The common accusation from those who shrug shoulders at the overseas destruction of historic buildings is that it reflects a civilization that does not care. Commenting on the cultural poverty of Hong Kong, the writer Jan Morris could dismiss it as a “dismally philistine colony.” Chinese people are charged not only with a lack of concern for human rights but with a dismissive view of their past. They care nothing for art.
This may be true of all societies at some time in their emergence from poverty. Yet it is one thing to want one’s house repaired, plumbed and electrified, quite another to see superior authority arrive with a bulldozer and architect in tow and, without a word, destroy house, neighborhood and civic identity in one fell swoop.
I have never believed that Chinese people are any different from others in their concern for the past.
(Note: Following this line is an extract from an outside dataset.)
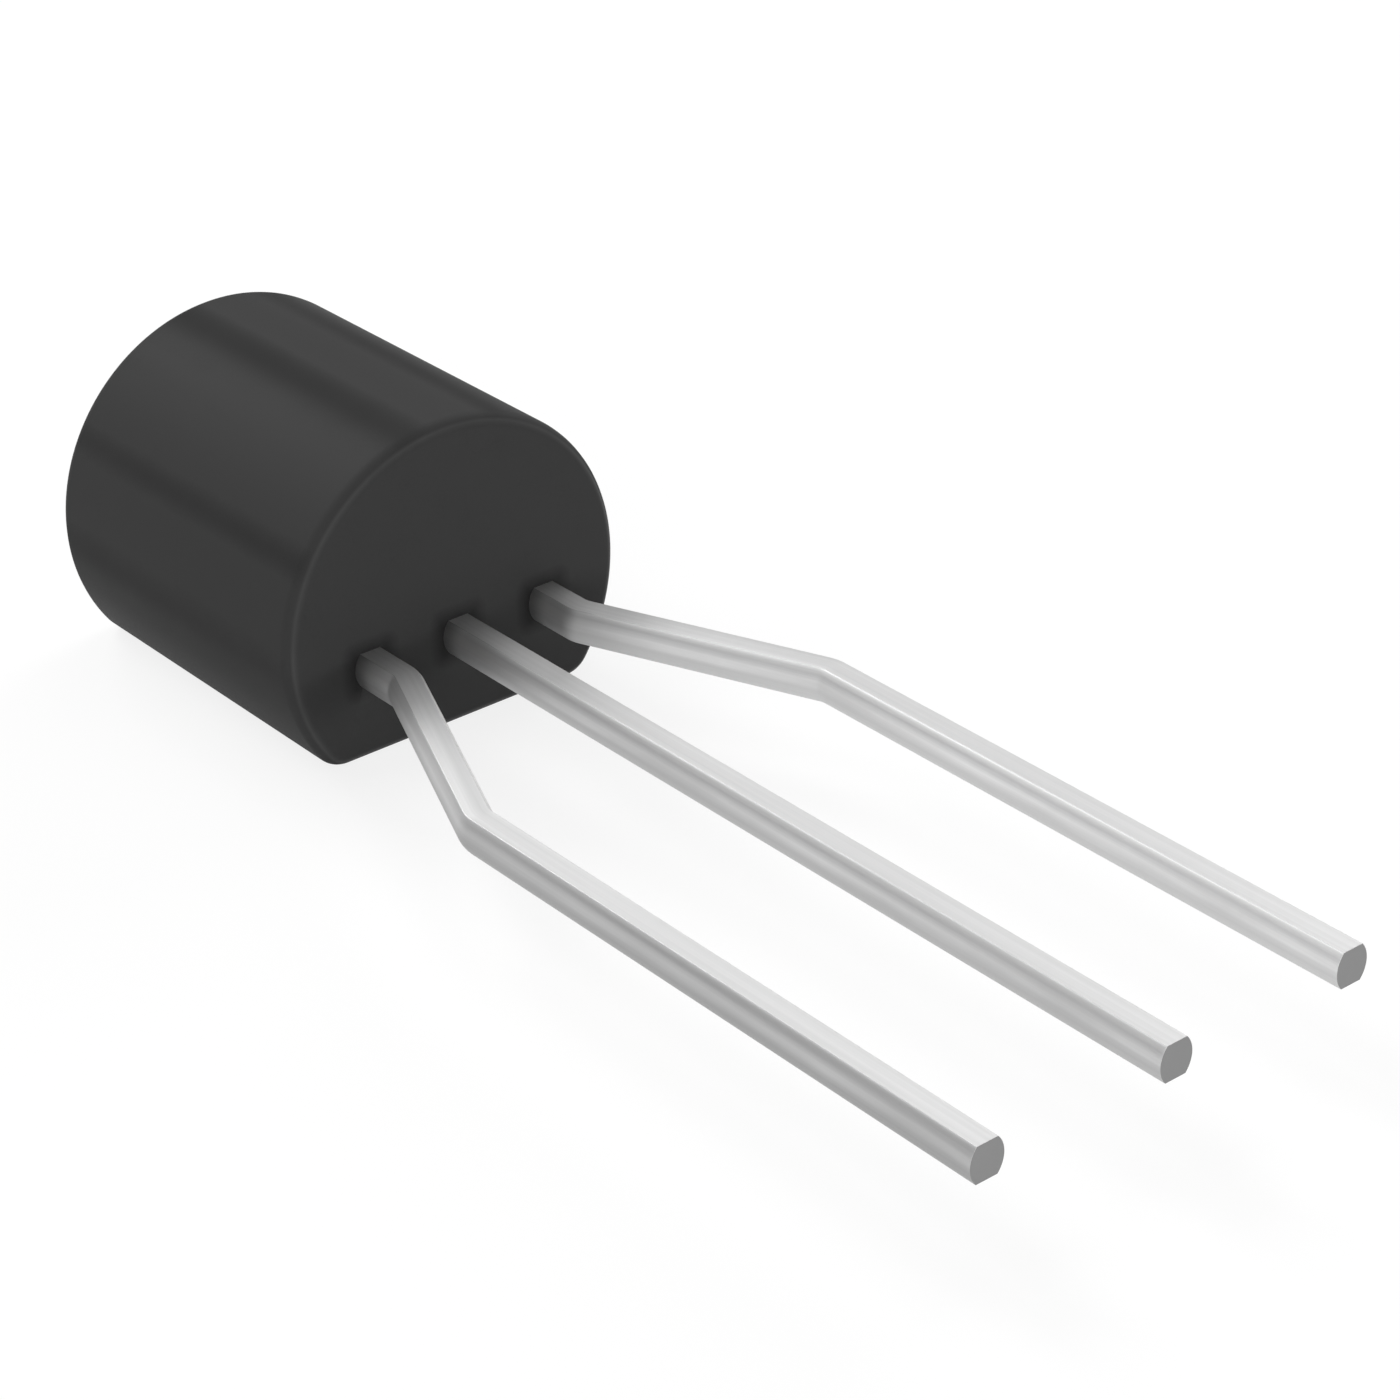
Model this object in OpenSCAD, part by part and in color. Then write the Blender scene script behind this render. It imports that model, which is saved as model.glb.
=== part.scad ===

Westerners just say so. Much of the campaign to draw attention to the fate of Kashgar has been led by conservationists in Beijing, whose safety I respect by not naming them. But it is noticeable that in the freer climate of Hong Kong, it is Chinese who are teaching a lesson in heritage to the British who so shockingly ignored it when ruling the place.
Long ago I pleaded with such Hong Kong governors as David Wilson and Chris Patten that, if they bequeathed nothing else, at least install the British law protecting historic buildings without compensation. Each told me that there was no point. The Chinese cared only for money and would overturn any such designation for corrupt profit.
Two weeks ago I visited heritage sites in Hong Kong now being meticulously protected by the local Chinese government — including such relics of British rule as the central prison, the Tai O police station and Kowloon magistrates court. Old shop-houses and early council flats are being restored for new uses. The dynamic development secretary, Connie Lam, has heritage in her official title and declares emphatically that heritage, tourism and development are of the same coin.
Most remarkable is the central police station, a great colonial survival left derelict and doomed by Britain. This rambling warren of barracks, cells, prisons and courtyards lies in the shadow of mighty skyscrapers as if abandoned overnight. Giant woks lie idle in the kitchens. Rows of plastic scissors adorn the wall in the women’s prison workshop. Racks mourn for their rifles, stables for their horses. Trees still shade the parade ground.
The council houses are to be youth hostels, and Kowloon magistracy a US college. Plans are afoot to reopen the central police station as possibly a museum, hotel or apartments. What the British would have demolished, as they tore down the Victoria Barracks and the Repulse Bay Hotel, the Chinese are trying to save.
Sensitivity to the past is not some Western foible, nor is it a barrier to economic growth. It is a response to what should be the civilizing force of wealth and, in a leisure economy, a source of further wealth. Thousands of Hong Kong people demonstrated against the demolition of the old Star ferry terminal. They can be sure to support the saving of what few relics of the colonial past remain. It is not the right culture these places need, just the right politics.